While
Agents of SHIELD kept growing, maturing and evolving – taking us everywhere from ancient cities, to distant worlds, to deep space, to medieval castles, to Nazi-themed computer simulations – and turning out magnificent, breath-taking episodes like "4,722 Hours," "What If," and "Orientation," the
Netflix Marvel Universe was demonstrating more and more that it wasn't ready for such rapid expansion, and might not have the staying power to shore up its early acclaim.
*****
Meanwhile,
Agents of SHIELD pushed on, gaining confidence and garnering more and more acclaim with each passing season. And who said the show needed the brand recognition of a big-name superhero? It had Daisy Johnson, aka Quake, plucked from the comics, and placed center-stage in her very own origin/rise-to-prominence story combo. And a bloody fine story it is, too.
While many had dismissed
Agents of SHIELD as hopelessly fluffy and light, in many ways it could be darker and more subversive than its Netflix cousins, with its severed arms, nightmarish dystopias, essence-eating monsters, immortal Nazis, unstoppable alien creatures, flaming skulls and madness of all types and stripes.

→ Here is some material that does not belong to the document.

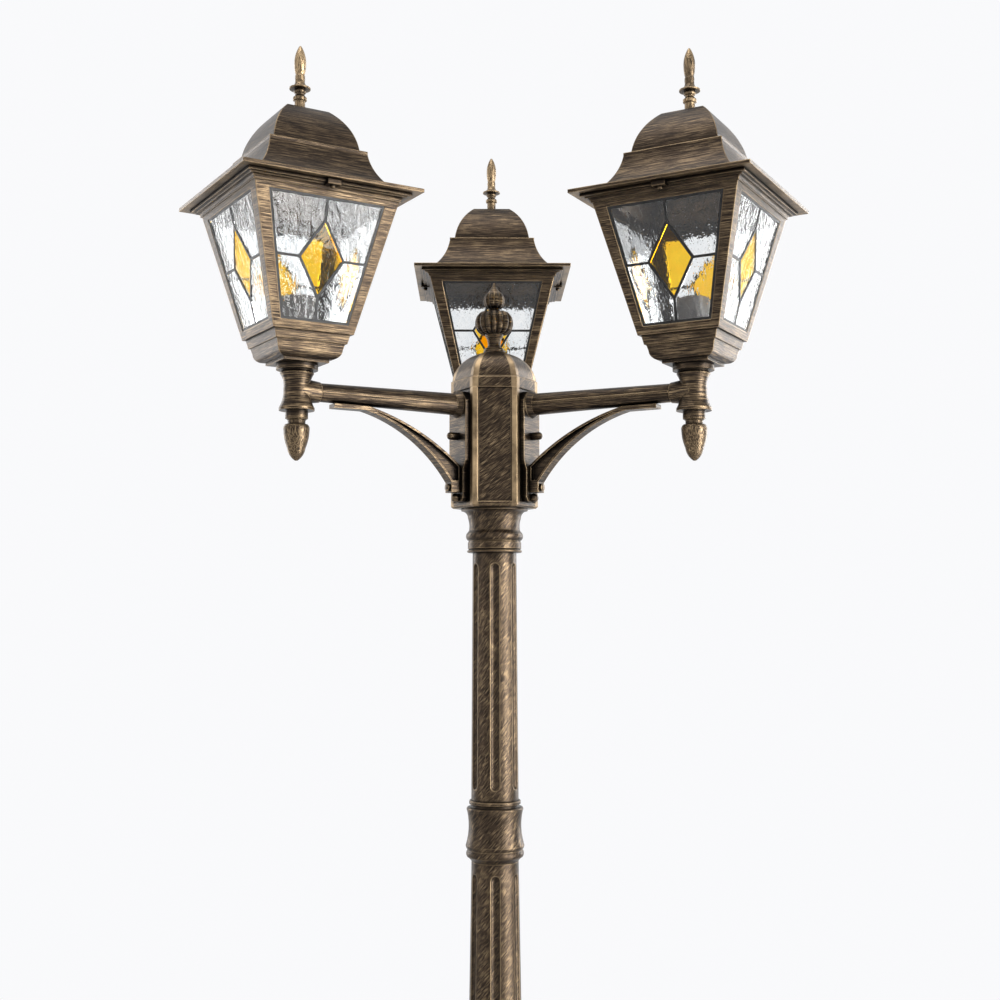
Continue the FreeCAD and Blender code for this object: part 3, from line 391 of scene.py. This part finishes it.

The show also wasn't afraid to dirty its protagonists' hands, warp and torture them, sour and taint its central love stories, or even make established fan-favorites cross the line from cooly pragmatic to coldy monstrous.
*****
Because it pays to invest in
Agents of SHIELD. Not because the show is endlessly inventive, witty, shocking, exciting, or funny, although it's all of those things, but because
Agents of SHIELD has spent the last five years slowly assembling something that makes all of the good times, bad times, love, loss and hijinks experienced by the team hit home and resonate all the harder; something that makes you want to smile, stew, rant, rage, sigh, laugh and cry, sometimes all at once; something that neither the other shows of the MTU nor the MCU have managed successfully to replicate: a family.